The first group of asylum seekers were moved on to the Bibby Stockholm barge in Portland, Dorset, on Monday. Lawyers soon intervened to halt further transfers after claims the 220-bedroom vessel was unsafe and unsuitable for traumatised people.

“If you decline the accommodation that’s provided, such as a barge, then we will consider removing your asylum support and that individual will ultimately have to fend for themselves,” Jenrick told BBC Radio 4’s Today programme on Wednesday.

The government was meeting its legal obligations to provide asylum seekers with accommodation and basic needs, said Jenrick, adding that the respective hotels and locations were offered on a “no-choice basis” and not an “a la carte menu”.

The announcement is part of Rishi Sunak’s “small boats week”, during which the government is planning a series of eye-catching announcements responding to mounting pressure to remove asylum seekers from hotels.

A rising backlog of asylum cases has not yet been processed by the Home Office, and the cost of hotel accommodation soared to £1.9bn last year.

“We’re not making anybody destitute,” said Jenrick. “They would be choosing to do so because they wouldn’t accept the perfectly decent accommodation that’s provided.”

The use of barges and former military bases to accommodate some asylum seekers has been met with alarm by refugee organisations for being costly, cruel and inhumane. Concerns have also been raised over fire safety, overcrowding and threats from the far right.

“We shouldn’t need to be putting people up in four-star hotels,” said Jenrick, adding that the barge in Dorset had been used for oil and gas workers, and citing the use of similar vessels for Ukrainian refugees in Glasgow and Edinburgh.

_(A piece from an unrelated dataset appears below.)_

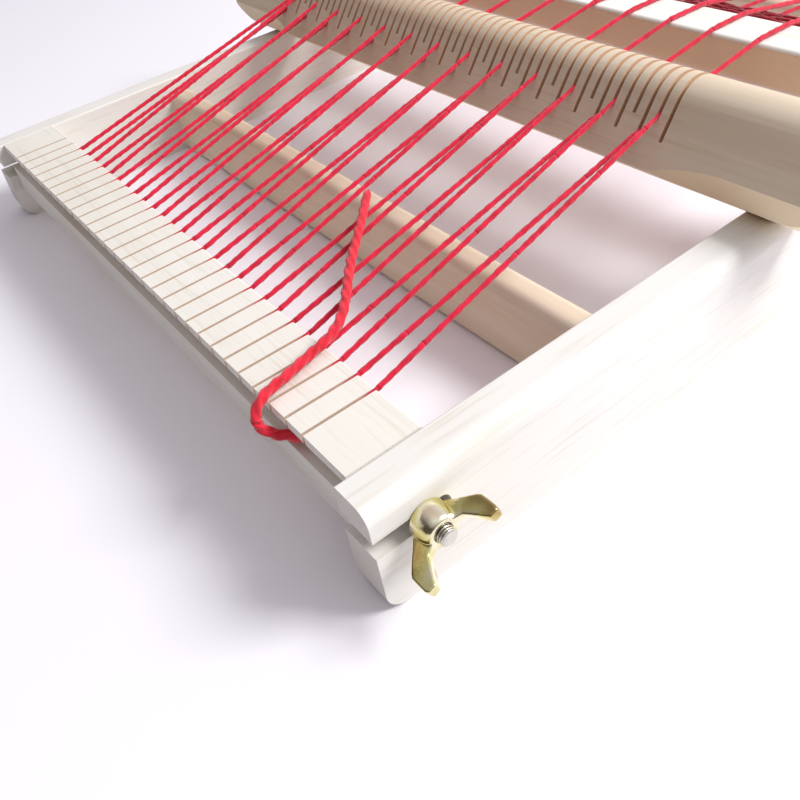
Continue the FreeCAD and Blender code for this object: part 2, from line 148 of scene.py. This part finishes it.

“If it’s good enough for all those people, then it should be good enough for the migrants,” he said. “And we accept it is.”

Jenrick also defended the Conservative party deputy chair, Lee Anderson, who was reported as saying on Tuesday that anyone who refused to be housed on the Bibby Stockholm “could fuck off back to France”.

The immigration minister told Today: “I think what Lee was expressing was the fact that the accommodation we are providing as a country at huge expense – billions of pounds a year – is decent, it is good quality, it meets our legal obligations.

“Barges like this are used in Belgium, in the Netherlands; the Scottish government have used a similar vessel for Ukrainian refugees. So if it is good enough for all those people then it should be good enough for the migrants.”

However, the shadow home secretary, Yvette Cooper, told the same programme that the Conservatives were “promoting division” and “lashing out” due to their own failures on tackling unlawful migration and the asylum backlog.

“It is clearly the wrong language to use and it is ramping up the rhetoric as a distraction from the fact the government is failing,” she said.